What to work on
Every entry below must appear again, exactly as written.
========================================
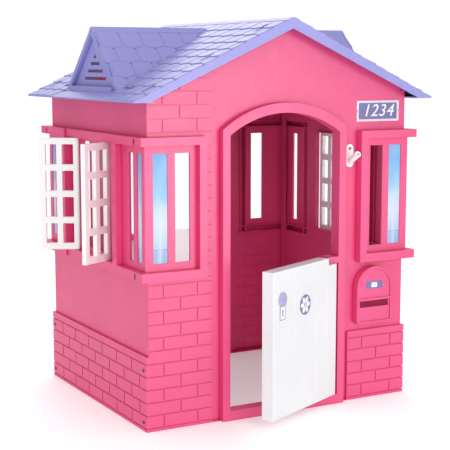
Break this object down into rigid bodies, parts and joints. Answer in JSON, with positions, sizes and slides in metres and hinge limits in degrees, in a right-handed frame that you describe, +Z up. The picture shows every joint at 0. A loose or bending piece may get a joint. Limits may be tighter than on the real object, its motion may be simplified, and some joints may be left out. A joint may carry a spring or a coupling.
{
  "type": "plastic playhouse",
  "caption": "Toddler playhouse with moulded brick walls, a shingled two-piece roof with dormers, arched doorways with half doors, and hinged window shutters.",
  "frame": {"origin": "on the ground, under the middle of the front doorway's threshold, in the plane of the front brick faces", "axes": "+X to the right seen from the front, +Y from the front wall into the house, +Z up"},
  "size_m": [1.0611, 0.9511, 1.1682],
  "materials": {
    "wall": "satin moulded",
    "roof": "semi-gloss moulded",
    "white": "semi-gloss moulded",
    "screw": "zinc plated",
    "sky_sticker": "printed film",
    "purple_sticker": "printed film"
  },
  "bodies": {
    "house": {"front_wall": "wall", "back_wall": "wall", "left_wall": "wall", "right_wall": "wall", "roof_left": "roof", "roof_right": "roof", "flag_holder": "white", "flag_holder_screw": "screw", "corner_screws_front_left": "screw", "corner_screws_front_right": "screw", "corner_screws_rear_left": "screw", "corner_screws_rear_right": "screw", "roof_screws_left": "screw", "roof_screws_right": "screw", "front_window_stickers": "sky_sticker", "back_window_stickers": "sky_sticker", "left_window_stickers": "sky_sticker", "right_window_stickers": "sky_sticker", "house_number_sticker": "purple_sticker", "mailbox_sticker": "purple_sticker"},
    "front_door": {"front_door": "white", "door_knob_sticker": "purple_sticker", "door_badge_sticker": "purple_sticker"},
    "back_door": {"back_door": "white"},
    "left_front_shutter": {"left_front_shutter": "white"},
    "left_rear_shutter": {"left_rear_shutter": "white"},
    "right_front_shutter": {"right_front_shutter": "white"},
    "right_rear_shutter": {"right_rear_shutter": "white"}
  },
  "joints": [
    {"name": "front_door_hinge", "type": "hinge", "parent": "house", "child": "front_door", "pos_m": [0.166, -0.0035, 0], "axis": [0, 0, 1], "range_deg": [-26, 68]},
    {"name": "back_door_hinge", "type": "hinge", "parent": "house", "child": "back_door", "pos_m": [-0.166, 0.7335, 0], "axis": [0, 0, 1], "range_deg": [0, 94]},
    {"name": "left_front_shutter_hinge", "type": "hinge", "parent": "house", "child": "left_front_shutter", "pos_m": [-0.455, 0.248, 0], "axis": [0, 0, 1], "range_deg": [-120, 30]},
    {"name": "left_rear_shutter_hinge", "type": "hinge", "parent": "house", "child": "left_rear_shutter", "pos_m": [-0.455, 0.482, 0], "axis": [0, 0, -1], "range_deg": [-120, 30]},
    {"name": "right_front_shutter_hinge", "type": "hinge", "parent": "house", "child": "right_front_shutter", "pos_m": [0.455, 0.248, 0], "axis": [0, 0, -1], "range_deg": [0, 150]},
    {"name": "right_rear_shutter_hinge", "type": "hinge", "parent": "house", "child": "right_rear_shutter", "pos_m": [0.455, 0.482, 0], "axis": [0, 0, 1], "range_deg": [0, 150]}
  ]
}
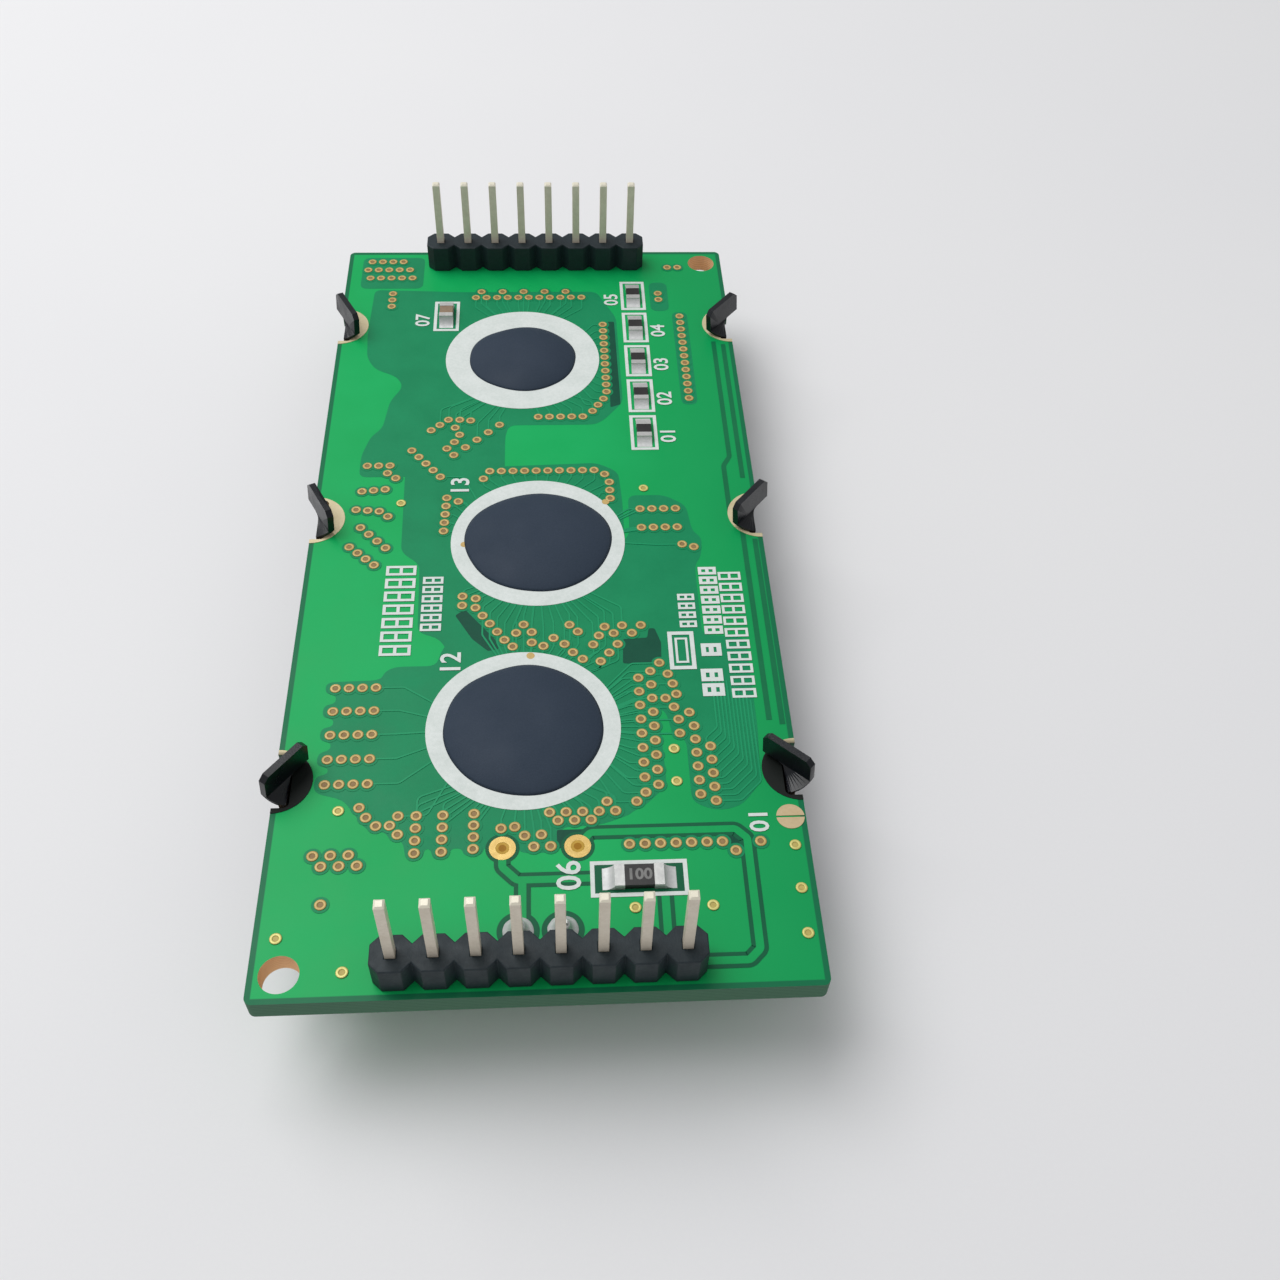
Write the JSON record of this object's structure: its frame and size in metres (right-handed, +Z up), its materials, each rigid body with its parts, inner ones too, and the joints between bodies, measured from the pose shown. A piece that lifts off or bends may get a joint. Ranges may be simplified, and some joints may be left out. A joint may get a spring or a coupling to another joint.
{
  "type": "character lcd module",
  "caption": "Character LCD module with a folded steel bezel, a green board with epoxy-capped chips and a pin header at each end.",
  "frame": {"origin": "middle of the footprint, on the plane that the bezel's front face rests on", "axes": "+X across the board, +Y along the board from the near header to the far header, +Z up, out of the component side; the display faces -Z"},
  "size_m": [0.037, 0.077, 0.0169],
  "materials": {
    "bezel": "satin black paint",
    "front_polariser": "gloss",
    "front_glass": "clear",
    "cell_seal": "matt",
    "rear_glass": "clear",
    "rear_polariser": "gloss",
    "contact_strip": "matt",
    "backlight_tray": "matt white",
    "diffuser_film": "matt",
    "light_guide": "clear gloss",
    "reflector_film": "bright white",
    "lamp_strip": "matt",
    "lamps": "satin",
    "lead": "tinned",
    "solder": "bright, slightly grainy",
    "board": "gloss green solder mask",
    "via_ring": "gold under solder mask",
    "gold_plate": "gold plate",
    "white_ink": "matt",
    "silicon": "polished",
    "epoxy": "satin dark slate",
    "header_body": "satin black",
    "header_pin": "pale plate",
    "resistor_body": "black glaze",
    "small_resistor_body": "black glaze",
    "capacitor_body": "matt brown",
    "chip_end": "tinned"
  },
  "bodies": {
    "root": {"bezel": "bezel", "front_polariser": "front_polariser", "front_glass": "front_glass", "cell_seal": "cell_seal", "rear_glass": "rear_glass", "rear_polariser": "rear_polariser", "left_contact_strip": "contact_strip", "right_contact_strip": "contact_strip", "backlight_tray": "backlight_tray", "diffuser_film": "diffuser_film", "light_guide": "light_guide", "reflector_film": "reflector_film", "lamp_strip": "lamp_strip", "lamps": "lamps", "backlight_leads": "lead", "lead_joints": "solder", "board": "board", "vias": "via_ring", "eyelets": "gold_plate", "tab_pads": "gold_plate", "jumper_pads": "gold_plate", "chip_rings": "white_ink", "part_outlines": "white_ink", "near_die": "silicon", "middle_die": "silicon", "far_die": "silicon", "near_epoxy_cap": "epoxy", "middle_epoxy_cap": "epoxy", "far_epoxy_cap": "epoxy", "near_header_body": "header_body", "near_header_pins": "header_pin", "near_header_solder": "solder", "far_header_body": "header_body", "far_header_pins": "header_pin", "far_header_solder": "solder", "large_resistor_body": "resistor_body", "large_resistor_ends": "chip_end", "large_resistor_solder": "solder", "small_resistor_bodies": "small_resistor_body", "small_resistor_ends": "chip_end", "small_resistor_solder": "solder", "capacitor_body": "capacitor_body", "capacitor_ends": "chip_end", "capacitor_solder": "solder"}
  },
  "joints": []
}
========================================
Response to this exercise
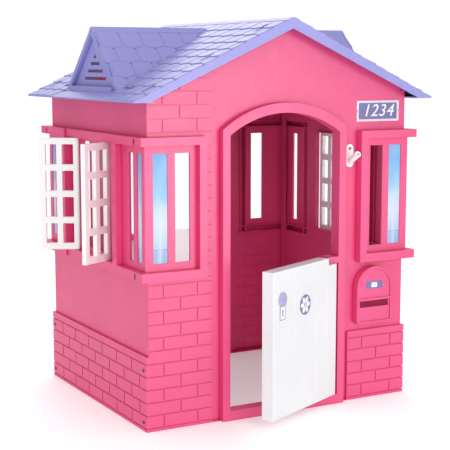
Break this object down into rigid bodies, parts and joints. Answer in JSON, with positions, sizes and slides in metres and hinge limits in degrees, in a right-handed frame that you describe, +Z up. The picture shows every joint at 0. A loose or bending piece may get a joint. Limits may be tighter than on the real object, its motion may be simplified, and some joints may be left out. A joint may carry a spring or a coupling.
{
  "type": "plastic playhouse",
  "caption": "Toddler playhouse with moulded brick walls, a shingled two-piece roof with dormers, arched doorways with half doors, and hinged window shutters.",
  "frame": {"origin": "on the ground, under the middle of the front doorway's threshold, in the plane of the front brick faces", "axes": "+X to the right seen from the front, +Y from the front wall into the house, +Z up"},
  "size_m": [1.0611, 0.9511, 1.1682],
  "materials": {
    "wall": "satin moulded",
    "roof": "semi-gloss moulded",
    "white": "semi-gloss moulded",
    "screw": "zinc plated",
    "sky_sticker": "printed film",
    "purple_sticker": "printed film"
  },
  "bodies": {
    "house": {"front_wall": "wall", "back_wall": "wall", "left_wall": "wall", "right_wall": "wall", "roof_left": "roof", "roof_right": "roof", "flag_holder": "white", "flag_holder_screw": "screw", "corner_screws_front_left": "screw", "corner_screws_front_right": "screw", "corner_screws_rear_left": "screw", "corner_screws_rear_right": "screw", "roof_screws_left": "screw", "roof_screws_right": "screw", "front_window_stickers": "sky_sticker", "back_window_stickers": "sky_sticker", "left_window_stickers": "sky_sticker", "right_window_stickers": "sky_sticker", "house_number_sticker": "purple_sticker", "mailbox_sticker": "purple_sticker"},
    "front_door": {"front_door": "white", "door_knob_sticker": "purple_sticker", "door_badge_sticker": "purple_sticker"},
    "back_door": {"back_door": "white"},
    "left_front_shutter": {"left_front_shutter": "white"},
    "left_rear_shutter": {"left_rear_shutter": "white"},
    "right_front_shutter": {"right_front_shutter": "white"},
    "right_rear_shutter": {"right_rear_shutter": "white"}
  },
  "joints": [
    {"name": "front_door_hinge", "type": "hinge", "parent": "house", "child": "front_door", "pos_m": [0.166, -0.0035, 0], "axis": [0, 0, 1], "range_deg": [-26, 68]},
    {"name": "back_door_hinge", "type": "hinge", "parent": "house", "child": "back_door", "pos_m": [-0.166, 0.7335, 0], "axis": [0, 0, 1], "range_deg": [0, 94]},
    {"name": "left_front_shutter_hinge", "type": "hinge", "parent": "house", "child": "left_front_shutter", "pos_m": [-0.455, 0.248, 0], "axis": [0, 0, 1], "range_deg": [-120, 30]},
    {"name": "left_rear_shutter_hinge", "type": "hinge", "parent": "house", "child": "left_rear_shutter", "pos_m": [-0.455, 0.482, 0], "axis": [0, 0, -1], "range_deg": [-120, 30]},
    {"name": "right_front_shutter_hinge", "type": "hinge", "parent": "house", "child": "right_front_shutter", "pos_m": [0.455, 0.248, 0], "axis": [0, 0, -1], "range_deg": [0, 150]},
    {"name": "right_rear_shutter_hinge", "type": "hinge", "parent": "house", "child": "right_rear_shutter", "pos_m": [0.455, 0.482, 0], "axis": [0, 0, 1], "range_deg": [0, 150]}
  ]
}
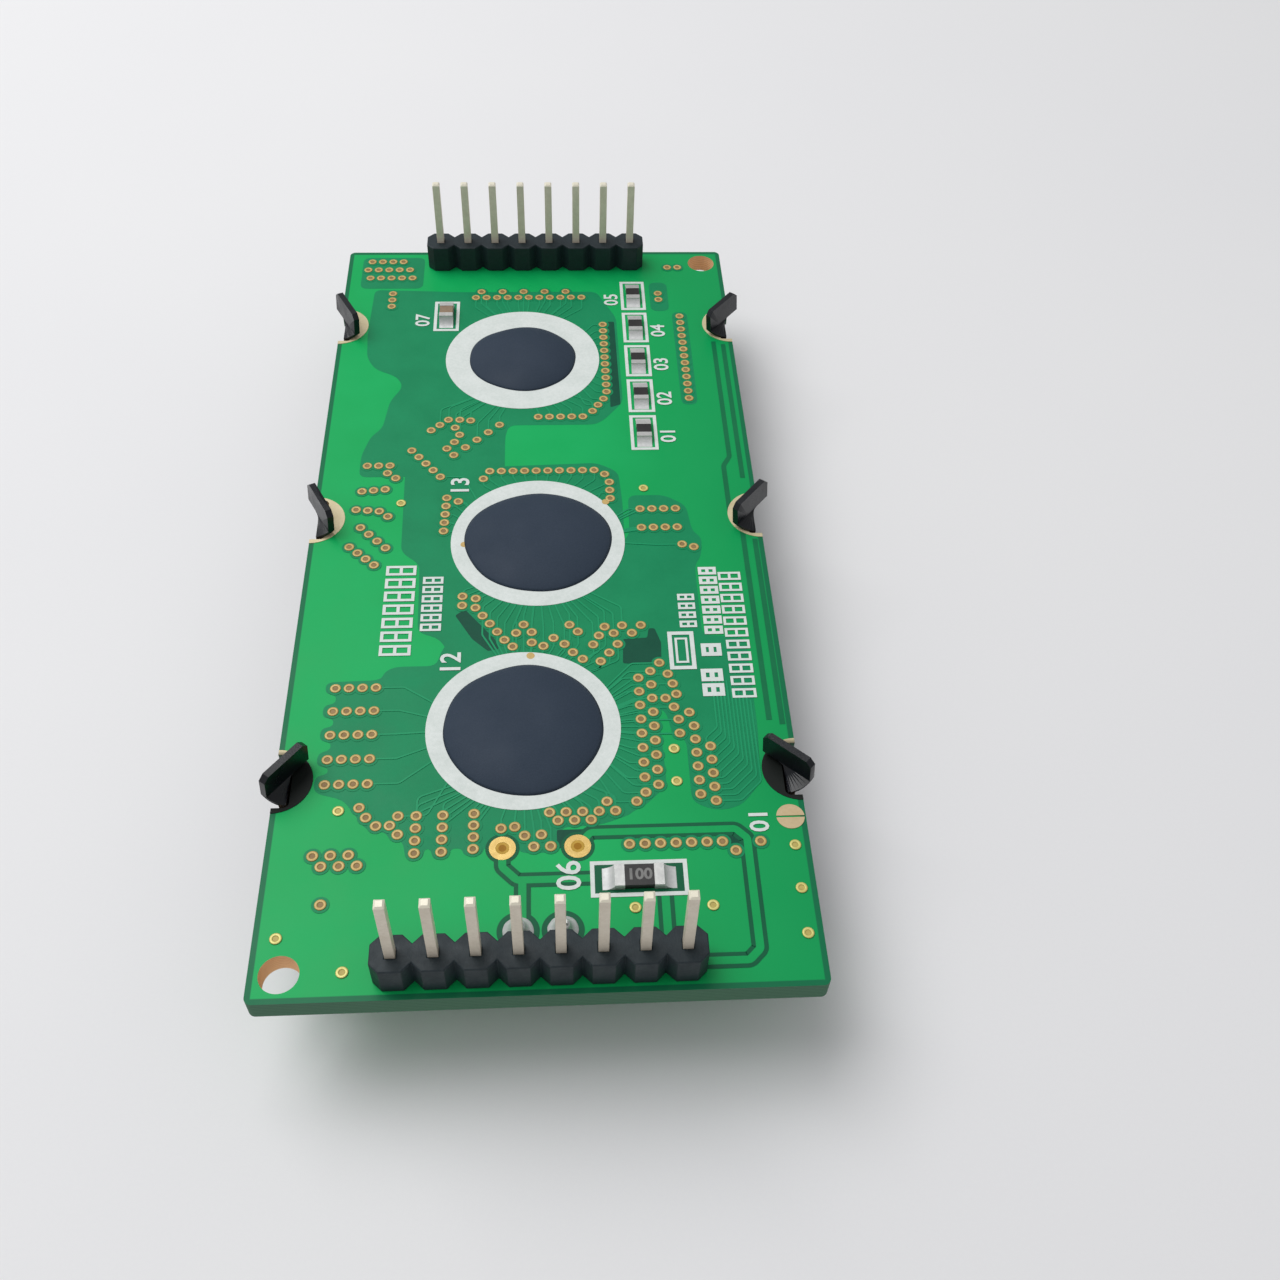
Write the JSON record of this object's structure: its frame and size in metres (right-handed, +Z up), its materials, each rigid body with its parts, inner ones too, and the joints between bodies, measured from the pose shown. A piece that lifts off or bends may get a joint. Ranges may be simplified, and some joints may be left out. A joint may get a spring or a coupling to another joint.
{
  "type": "character lcd module",
  "caption": "Character LCD module with a folded steel bezel, a green board with epoxy-capped chips and a pin header at each end.",
  "frame": {"origin": "middle of the footprint, on the plane that the bezel's front face rests on", "axes": "+X across the board, +Y along the board from the near header to the far header, +Z up, out of the component side; the display faces -Z"},
  "size_m": [0.037, 0.077, 0.0169],
  "materials": {
    "bezel": "satin black paint",
    "front_polariser": "gloss",
    "front_glass": "clear",
    "cell_seal": "matt",
    "rear_glass": "clear",
    "rear_polariser": "gloss",
    "contact_strip": "matt",
    "backlight_tray": "matt white",
    "diffuser_film": "matt",
    "light_guide": "clear gloss",
    "reflector_film": "bright white",
    "lamp_strip": "matt",
    "lamps": "satin",
    "lead": "tinned",
    "solder": "bright, slightly grainy",
    "board": "gloss green solder mask",
    "via_ring": "gold under solder mask",
    "gold_plate": "gold plate",
    "white_ink": "matt",
    "silicon": "polished",
    "epoxy": "satin dark slate",
    "header_body": "satin black",
    "header_pin": "pale plate",
    "resistor_body": "black glaze",
    "small_resistor_body": "black glaze",
    "capacitor_body": "matt brown",
    "chip_end": "tinned"
  },
  "bodies": {
    "root": {"bezel": "bezel", "front_polariser": "front_polariser", "front_glass": "front_glass", "cell_seal": "cell_seal", "rear_glass": "rear_glass", "rear_polariser": "rear_polariser", "left_contact_strip": "contact_strip", "right_contact_strip": "contact_strip", "backlight_tray": "backlight_tray", "diffuser_film": "diffuser_film", "light_guide": "light_guide", "reflector_film": "reflector_film", "lamp_strip": "lamp_strip", "lamps": "lamps", "backlight_leads": "lead", "lead_joints": "solder", "board": "board", "vias": "via_ring", "eyelets": "gold_plate", "tab_pads": "gold_plate", "jumper_pads": "gold_plate", "chip_rings": "white_ink", "part_outlines": "white_ink", "near_die": "silicon", "middle_die": "silicon", "far_die": "silicon", "near_epoxy_cap": "epoxy", "middle_epoxy_cap": "epoxy", "far_epoxy_cap": "epoxy", "near_header_body": "header_body", "near_header_pins": "header_pin", "near_header_solder": "solder", "far_header_body": "header_body", "far_header_pins": "header_pin", "far_header_solder": "solder", "large_resistor_body": "resistor_body", "large_resistor_ends": "chip_end", "large_resistor_solder": "solder", "small_resistor_bodies": "small_resistor_body", "small_resistor_ends": "chip_end", "small_resistor_solder": "solder", "capacitor_body": "capacitor_body", "capacitor_ends": "chip_end", "capacitor_solder": "solder"}
  },
  "joints": []
}